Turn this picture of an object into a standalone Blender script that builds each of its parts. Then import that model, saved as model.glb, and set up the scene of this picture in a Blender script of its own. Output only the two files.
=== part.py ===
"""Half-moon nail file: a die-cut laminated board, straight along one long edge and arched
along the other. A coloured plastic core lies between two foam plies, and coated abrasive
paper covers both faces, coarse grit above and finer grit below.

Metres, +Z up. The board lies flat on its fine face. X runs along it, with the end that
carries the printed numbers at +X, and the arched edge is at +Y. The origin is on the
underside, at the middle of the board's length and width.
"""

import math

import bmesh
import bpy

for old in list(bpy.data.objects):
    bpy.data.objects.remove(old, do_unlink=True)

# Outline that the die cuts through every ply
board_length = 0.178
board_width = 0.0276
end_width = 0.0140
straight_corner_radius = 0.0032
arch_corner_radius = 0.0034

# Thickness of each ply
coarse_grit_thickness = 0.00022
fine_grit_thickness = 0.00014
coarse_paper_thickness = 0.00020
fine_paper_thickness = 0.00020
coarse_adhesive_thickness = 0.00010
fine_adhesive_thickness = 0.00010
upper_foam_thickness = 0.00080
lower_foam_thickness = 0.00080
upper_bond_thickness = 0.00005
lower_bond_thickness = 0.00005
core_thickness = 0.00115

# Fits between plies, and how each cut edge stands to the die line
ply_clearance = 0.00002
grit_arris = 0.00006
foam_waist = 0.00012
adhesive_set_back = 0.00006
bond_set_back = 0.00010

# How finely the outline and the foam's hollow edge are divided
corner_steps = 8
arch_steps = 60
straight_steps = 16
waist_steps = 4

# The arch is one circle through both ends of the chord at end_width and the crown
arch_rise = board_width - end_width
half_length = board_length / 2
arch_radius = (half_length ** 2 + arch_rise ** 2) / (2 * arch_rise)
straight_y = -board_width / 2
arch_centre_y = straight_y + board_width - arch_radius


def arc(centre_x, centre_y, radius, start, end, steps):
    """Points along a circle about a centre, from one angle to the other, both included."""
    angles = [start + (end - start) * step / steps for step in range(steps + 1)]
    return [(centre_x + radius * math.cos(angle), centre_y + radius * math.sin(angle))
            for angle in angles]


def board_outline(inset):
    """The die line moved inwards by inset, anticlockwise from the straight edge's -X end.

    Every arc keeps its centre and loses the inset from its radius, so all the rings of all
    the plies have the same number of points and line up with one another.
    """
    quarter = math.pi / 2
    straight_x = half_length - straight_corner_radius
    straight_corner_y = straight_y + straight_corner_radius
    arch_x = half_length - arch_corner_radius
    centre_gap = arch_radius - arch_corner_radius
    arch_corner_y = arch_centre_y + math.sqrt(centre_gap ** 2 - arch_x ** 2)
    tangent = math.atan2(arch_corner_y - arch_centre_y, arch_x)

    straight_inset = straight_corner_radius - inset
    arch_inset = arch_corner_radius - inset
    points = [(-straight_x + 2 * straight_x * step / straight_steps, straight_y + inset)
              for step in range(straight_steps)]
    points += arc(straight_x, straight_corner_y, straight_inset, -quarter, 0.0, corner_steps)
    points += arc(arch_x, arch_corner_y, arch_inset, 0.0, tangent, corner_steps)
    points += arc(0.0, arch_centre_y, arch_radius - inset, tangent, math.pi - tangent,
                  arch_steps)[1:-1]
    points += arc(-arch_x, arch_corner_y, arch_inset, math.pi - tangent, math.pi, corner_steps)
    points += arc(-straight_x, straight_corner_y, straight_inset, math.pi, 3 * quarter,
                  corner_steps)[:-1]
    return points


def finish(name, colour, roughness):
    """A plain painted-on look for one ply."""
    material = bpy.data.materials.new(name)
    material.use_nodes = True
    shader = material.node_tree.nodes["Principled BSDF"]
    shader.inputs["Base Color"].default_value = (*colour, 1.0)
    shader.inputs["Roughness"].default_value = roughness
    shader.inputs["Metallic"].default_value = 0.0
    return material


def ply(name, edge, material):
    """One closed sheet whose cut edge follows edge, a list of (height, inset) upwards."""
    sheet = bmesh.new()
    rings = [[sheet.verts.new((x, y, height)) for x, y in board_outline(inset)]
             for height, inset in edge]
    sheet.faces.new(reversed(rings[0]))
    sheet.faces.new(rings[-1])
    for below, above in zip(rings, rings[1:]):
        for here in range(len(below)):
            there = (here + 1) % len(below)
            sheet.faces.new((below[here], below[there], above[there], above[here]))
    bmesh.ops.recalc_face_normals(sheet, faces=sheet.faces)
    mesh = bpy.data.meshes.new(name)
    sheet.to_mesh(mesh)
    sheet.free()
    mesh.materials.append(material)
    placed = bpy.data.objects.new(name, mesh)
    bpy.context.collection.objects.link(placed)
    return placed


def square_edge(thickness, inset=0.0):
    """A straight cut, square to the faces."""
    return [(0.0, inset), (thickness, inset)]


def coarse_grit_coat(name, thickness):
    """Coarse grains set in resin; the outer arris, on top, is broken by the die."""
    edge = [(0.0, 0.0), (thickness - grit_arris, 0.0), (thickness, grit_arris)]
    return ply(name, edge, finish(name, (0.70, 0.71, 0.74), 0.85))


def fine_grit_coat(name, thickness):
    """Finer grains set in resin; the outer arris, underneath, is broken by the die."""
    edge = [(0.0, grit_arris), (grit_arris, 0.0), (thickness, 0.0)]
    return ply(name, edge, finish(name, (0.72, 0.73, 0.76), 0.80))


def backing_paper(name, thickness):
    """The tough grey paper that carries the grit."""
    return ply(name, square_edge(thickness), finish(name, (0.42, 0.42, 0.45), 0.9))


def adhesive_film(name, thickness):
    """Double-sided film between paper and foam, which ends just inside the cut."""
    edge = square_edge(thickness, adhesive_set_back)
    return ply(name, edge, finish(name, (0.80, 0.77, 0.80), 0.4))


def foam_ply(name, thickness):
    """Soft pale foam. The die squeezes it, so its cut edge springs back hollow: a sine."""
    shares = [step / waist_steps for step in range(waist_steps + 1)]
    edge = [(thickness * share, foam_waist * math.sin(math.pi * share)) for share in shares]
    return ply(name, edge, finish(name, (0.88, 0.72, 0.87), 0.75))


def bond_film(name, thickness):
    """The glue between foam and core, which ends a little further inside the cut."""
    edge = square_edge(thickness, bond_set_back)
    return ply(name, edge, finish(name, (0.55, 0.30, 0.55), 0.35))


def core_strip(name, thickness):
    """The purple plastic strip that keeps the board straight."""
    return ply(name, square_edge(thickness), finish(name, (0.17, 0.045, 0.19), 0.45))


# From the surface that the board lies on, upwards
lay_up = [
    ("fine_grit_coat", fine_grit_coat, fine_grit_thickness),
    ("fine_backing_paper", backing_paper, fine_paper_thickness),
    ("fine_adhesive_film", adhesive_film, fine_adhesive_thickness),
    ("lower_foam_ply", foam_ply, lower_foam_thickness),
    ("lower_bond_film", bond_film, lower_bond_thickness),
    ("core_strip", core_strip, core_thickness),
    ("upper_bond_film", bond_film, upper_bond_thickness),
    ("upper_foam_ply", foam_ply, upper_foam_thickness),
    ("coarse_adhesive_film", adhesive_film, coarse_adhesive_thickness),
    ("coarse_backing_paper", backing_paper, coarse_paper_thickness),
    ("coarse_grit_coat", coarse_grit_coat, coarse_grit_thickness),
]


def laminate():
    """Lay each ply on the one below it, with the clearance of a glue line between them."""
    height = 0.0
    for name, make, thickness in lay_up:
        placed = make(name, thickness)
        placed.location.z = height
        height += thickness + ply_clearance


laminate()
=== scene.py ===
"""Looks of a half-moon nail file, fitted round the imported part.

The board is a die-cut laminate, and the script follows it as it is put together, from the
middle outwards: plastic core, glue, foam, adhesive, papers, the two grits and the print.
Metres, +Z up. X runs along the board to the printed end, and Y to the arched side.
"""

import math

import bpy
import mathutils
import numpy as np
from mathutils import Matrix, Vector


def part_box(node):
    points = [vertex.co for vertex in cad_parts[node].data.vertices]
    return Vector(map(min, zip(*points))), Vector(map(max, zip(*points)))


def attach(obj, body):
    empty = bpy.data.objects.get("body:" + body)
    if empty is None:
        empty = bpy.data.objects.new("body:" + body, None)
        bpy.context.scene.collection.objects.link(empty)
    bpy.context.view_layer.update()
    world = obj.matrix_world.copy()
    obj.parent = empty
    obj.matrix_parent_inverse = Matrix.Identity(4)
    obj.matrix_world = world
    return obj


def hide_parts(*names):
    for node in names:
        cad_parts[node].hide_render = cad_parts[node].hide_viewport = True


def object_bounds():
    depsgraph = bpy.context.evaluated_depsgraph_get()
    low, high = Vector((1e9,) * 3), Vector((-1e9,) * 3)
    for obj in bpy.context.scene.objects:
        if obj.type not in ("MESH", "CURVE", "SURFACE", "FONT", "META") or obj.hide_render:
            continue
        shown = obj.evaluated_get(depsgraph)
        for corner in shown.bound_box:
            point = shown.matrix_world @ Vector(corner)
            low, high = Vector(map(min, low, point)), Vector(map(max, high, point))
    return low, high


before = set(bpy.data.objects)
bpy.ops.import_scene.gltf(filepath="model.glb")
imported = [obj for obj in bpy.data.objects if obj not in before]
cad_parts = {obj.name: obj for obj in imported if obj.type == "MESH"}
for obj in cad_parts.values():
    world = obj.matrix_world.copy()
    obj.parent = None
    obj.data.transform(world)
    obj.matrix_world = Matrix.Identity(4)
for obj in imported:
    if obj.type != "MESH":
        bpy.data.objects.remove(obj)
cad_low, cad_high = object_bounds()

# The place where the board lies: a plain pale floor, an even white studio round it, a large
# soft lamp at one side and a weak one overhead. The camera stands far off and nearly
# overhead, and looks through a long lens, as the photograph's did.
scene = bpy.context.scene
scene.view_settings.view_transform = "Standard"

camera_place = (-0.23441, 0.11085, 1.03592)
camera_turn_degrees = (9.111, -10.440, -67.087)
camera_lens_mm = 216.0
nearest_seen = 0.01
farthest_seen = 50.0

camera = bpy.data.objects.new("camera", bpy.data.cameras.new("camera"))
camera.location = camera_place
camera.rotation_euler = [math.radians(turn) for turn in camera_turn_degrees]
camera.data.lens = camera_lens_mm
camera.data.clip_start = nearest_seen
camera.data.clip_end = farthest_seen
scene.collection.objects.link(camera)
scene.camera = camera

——

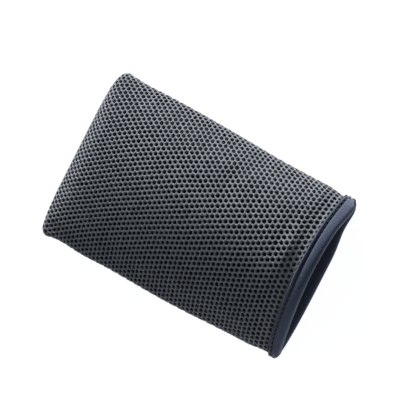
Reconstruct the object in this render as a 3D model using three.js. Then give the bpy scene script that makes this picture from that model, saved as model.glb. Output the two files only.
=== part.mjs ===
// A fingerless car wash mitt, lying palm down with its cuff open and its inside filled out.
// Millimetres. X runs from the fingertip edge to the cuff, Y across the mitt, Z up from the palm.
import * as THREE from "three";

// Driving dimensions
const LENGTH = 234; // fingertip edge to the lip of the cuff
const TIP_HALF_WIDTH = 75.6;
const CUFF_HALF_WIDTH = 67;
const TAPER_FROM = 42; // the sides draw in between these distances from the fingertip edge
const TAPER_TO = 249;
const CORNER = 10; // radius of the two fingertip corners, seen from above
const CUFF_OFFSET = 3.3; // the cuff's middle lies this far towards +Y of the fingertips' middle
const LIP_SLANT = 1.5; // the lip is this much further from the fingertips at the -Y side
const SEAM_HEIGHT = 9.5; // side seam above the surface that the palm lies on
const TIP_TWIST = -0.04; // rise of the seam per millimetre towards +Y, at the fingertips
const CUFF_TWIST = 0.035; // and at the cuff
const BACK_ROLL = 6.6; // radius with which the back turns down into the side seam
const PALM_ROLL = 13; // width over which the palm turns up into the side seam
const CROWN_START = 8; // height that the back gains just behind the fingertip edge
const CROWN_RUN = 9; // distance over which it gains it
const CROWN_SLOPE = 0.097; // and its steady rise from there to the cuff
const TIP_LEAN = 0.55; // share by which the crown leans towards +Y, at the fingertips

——

• THE REQUEST
Copy out precisely the lines from the line with "imported = [obj" to the line with "scene.camera = camera" in the material above, including those two lines and omitting all the rest.

• TASK OUTPUT
imported = [obj for obj in bpy.data.objects if obj not in before]
cad_parts = {obj.name: obj for obj in imported if obj.type == "MESH"}
for obj in cad_parts.values():
    world = obj.matrix_world.copy()
    obj.parent = None
    obj.data.transform(world)
    obj.matrix_world = Matrix.Identity(4)
for obj in imported:
    if obj.type != "MESH":
        bpy.data.objects.remove(obj)
cad_low, cad_high = object_bounds()

# The place where the board lies: a plain pale floor, an even white studio round it, a large
# soft lamp at one side and a weak one overhead. The camera stands far off and nearly
# overhead, and looks through a long lens, as the photograph's did.
scene = bpy.context.scene
scene.view_settings.view_transform = "Standard"

camera_place = (-0.23441, 0.11085, 1.03592)
camera_turn_degrees = (9.111, -10.440, -67.087)
camera_lens_mm = 216.0
nearest_seen = 0.01
farthest_seen = 50.0

camera = bpy.data.objects.new("camera", bpy.data.cameras.new("camera"))
camera.location = camera_place
camera.rotation_euler = [math.radians(turn) for turn in camera_turn_degrees]
camera.data.lens = camera_lens_mm
camera.data.clip_start = nearest_seen
camera.data.clip_end = farthest_seen
scene.collection.objects.link(camera)
scene.camera = camera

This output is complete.